Note that each position contained in the pileup files have to be tested so the class (actual variant or error) will be known by comparison with the .vcf files. If a variant is present in the corresponding validation file, it will be considered as an actual variant. If the variant is absent from the validation file, the variant will be considered as an error.
*Please read SNooPer's manual for more information regarding the input files.
-What input file(s) should I provide to SNooPer to call my variants ?
For the classification phase or to evaluate a model, the user only has to provide the path to the model to be applied and pileup files from the test dataset
-Do I need the related normal data for a somatic analysis ?
Yes, for optimal results, you should use the related normal sequencing data (mpileup format) as input. Note that regions covered in the somatic file but not in the germline file will not be provided in the output file.
You can also apply a supplementary germline filter if you provide a .bed file containing common variations such as data from 1000 Genomes.
Please read SNooPer's manual for more information regarding this option.
-Can I perform a germline analysis using SNooPer ?
Yes, even if SNooPer was initially developed to call somatic variations, you can run a germline analysis (see manual).
-How do I know that my model performs well ?
To evaluate the training phase, SNooPer outputs general statistics including Kappa statistics and a confusion matrix obtained from 10-fold cross validation. SNooPer also provides receiver operating characteristics (ROC) and precision recall (PR) curves and the related area under the curves (AUCs). We also strongly recommend that you trandomly exclude from the training phase a sequencing dataset for which you have validation data (i.e. the class of somatic variants is known, either true variation or sequencing error) and then use the ''evaluate'' option within SNooPer on this independent dataset.
-What filters can I apply to the output file ?
The most basic filtering step would be to simply retain variants presenting the ''PASS'' flag in the output .vcf file based on the algorithm’s categorical classification. Note that this may be overly restrictive.
For a more advanced filtering process, SNooPer reports each identified variation weighted by their class probability from 0.5 to 1, allowing the user to adjust numerical filters with more flexibility than that allowed by categorical predictions. The closer the class probability is to 1, higher is the confidence of the validation.

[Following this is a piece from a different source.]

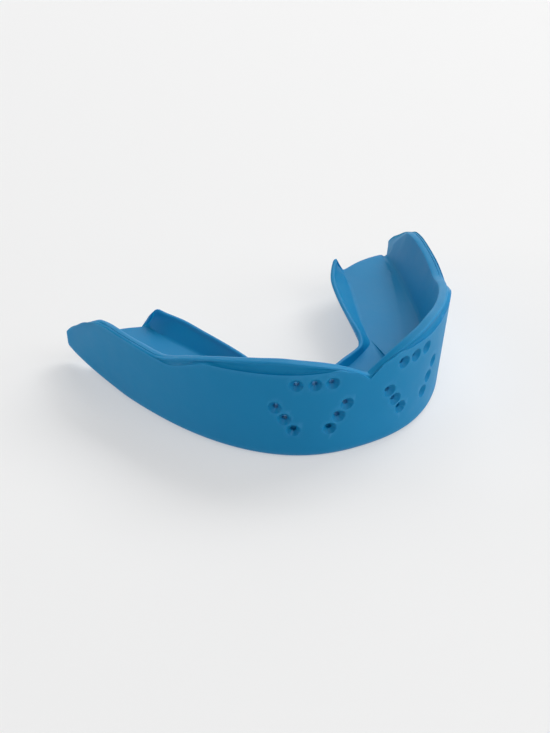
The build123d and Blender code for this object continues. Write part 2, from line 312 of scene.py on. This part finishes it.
def over_rim(angle, inner_angle):
    """From the ledge, through the scoop, over the rim and down its inner edge."""
    ledge = ledge_height(angle)
    rim = rim_height(angle)
    inner_rim = inner_rim_height(inner_angle)
    outer = rim_outer_inset(angle)
    inner = rim_inner_inset(inner_angle)
    scoop = scoop_depth(angle)
    start = outer_inset(angle, ledge)
    middle = (ledge + rim - RIM_ROUNDING) / 2

    def point(share, inset, height):
        return wall_point(angle + (inner_angle - angle) * share, inset, height)

    below = curve([
        point(0, start, ledge),
        point(0, start + LEDGE_WIDTH + SCOOP_SET_BACK * scoop, ledge + LEDGE_LIFT + SCOOP_LIFT * scoop),
        point(0, outer + scoop * SCOOP_HOLLOW, middle),
        point(0, outer, rim - RIM_ROUNDING),
    ], SCOOP_ROWS)
    width = inner - outer
    dip = GROOVE_DEPTH * groove_depth(angle)
    cut_back = RIM_ROUNDING * ROUNDING_MIDDLE
    # Distance from the rim's outer edge, and how far below the rim.
    rim_knots = (
        (cut_back, cut_back),
        (RIM_ROUNDING, 0),
        (GROOVE_PLACE, 0),
        (GROOVE_PLACE + GROOVE_WIDTH * GROOVE_SIDE, dip),
        (GROOVE_PLACE + GROOVE_WIDTH * (1 - GROOVE_SIDE), dip),
        (GROOVE_PLACE + GROOVE_WIDTH, 0),
        ((GROOVE_PLACE + GROOVE_WIDTH + width - RIM_ROUNDING) / 2, -RIM_CROWN),
        (width - RIM_ROUNDING, 0),
        (width - cut_back, cut_back),
        (width, RIM_ROUNDING),
    )
    band = []
    for offset, drop in rim_knots:
        share = offset / width
        band.append(point(share, outer + offset, rim + (inner_rim - rim) * share - drop))
    return below + band


def floor_height(angle, share):
    """Height of the floor, this share of the way from the outer wall to the palatal foot."""
    lowest = trough_height(angle)
    if share < TROUGH_PLACE:
        hollow = TROUGH_EDGE + (lowest - TROUGH_EDGE) * smooth_step(0, TROUGH_PLACE, share)
    else:
        hollow = lowest + (PAD_HEIGHT - lowest) * smooth_step(TROUGH_PLACE, 1, share)
    pad = smooth_step(*FLOOR_STEP, angle)
    return hollow + (PAD_HEIGHT - hollow) * pad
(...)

Note that for a somatic analysis, a somatic p-value is also provided for each somatic variant identified.
-Can SNooPer cope with genome, exome, and transcriptome data ?
SNooPer can cope with any type of sequencing data as long as the input is in mpileup format. However, the training dataset should be of the same type as the test dataset.

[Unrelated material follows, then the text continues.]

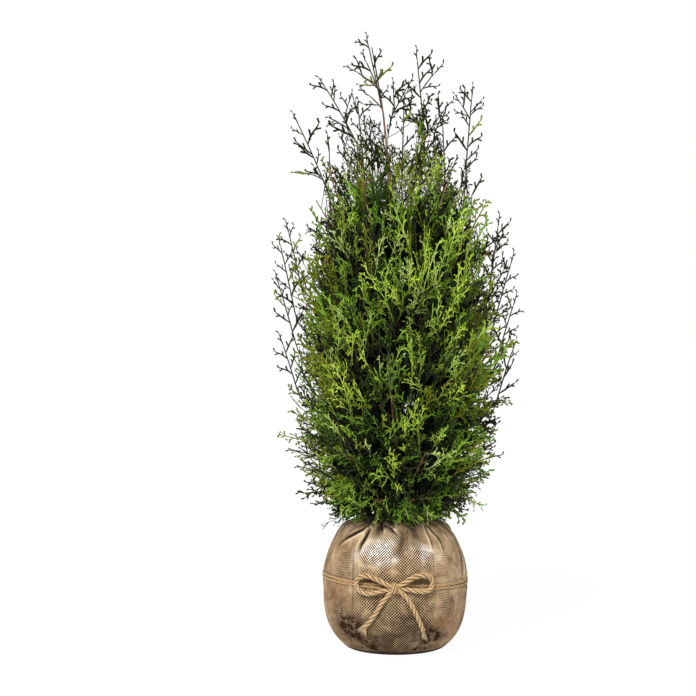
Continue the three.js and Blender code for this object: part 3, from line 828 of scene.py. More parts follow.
def sprayTree():  # places the spray shapes on points and makes them one mesh
    tree = bpy.data.node_groups.new("placeSprays", "GeometryNodeTree")
    for name, kind in (("Points", "NodeSocketGeometry"), ("Shapes", "NodeSocketCollection"),
                       ("Finish", "NodeSocketMaterial")):
        tree.interface.new_socket(name, in_out="INPUT", socket_type=kind)
    tree.interface.new_socket("Mesh", in_out="OUTPUT", socket_type="NodeSocketGeometry")
    given = addNode(tree, "NodeGroupInput")
    shapes = addNode(tree, "GeometryNodeCollectionInfo", {"Collection": given.outputs["Shapes"],
                                                         "Separate Children": True, "Reset Children": True})
    turn = addNode(tree, "GeometryNodeInputNamedAttribute", {"Name": "turn"}, data_type="FLOAT_VECTOR")
    spin = addNode(tree, "FunctionNodeEulerToRotation", {0: turn.outputs["Attribute"]})
    size = addNode(tree, "GeometryNodeInputNamedAttribute", {"Name": "size"}, data_type="FLOAT")
    number = addNode(tree, "GeometryNodeInputNamedAttribute", {"Name": "number"}, data_type="INT")
    placed = addNode(tree, "GeometryNodeInstanceOnPoints", {
        "Points": given.outputs["Points"], "Instance": shapes.outputs[0], "Pick Instance": True,
        "Instance Index": number.outputs["Attribute"], "Rotation": spin.outputs[0], "Scale": size.outputs["Attribute"]})
    real = addNode(tree, "GeometryNodeRealizeInstances", {0: placed.outputs[0]})
    finished = addNode(tree, "GeometryNodeSetMaterial", {"Geometry": real.outputs[0], "Material": given.outputs["Finish"]})
    addNode(tree, "NodeGroupOutput", {0: finished.outputs[0]})
    return tree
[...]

-Can SNooPer cope with data from different technologies (e.g. SOLiD, Illumina) ?
Yes, you just have to specify it in your command line if the technology you used is not Illumina-1.8 or higher (see manual).
-How many FP and TP should my training file contain ?
In our original work we showed that SNooPer can accommodate reduced training datasets such as one constituted of only 250 false (FP) and true positives (TP) and still outperform other benchmarked methods.
Note that for optimal results, the balance of FP and TP in the training dataset should be representative of the balance you obtained from the validation while maintaining enough samples of the rarer class.
-How does SNooPer cope with unbalanced test and balanced training datasets ?
To classify an unbalanced test dataset with a model trained with a balanced training dataset, the user can weight the training instances (e.g. stronger cost on false positives) using SNooPer's cost sensitive training option.
-Can I call indels using SNooPer ?
Yes, an Indel calling option is now available and has the same requirements as the SNV calling option.
-What mpileup settings should I use for SNooPer input?
You should use the following mpileup options: -O (to output base positions on reads) and -s (to output mapping quality).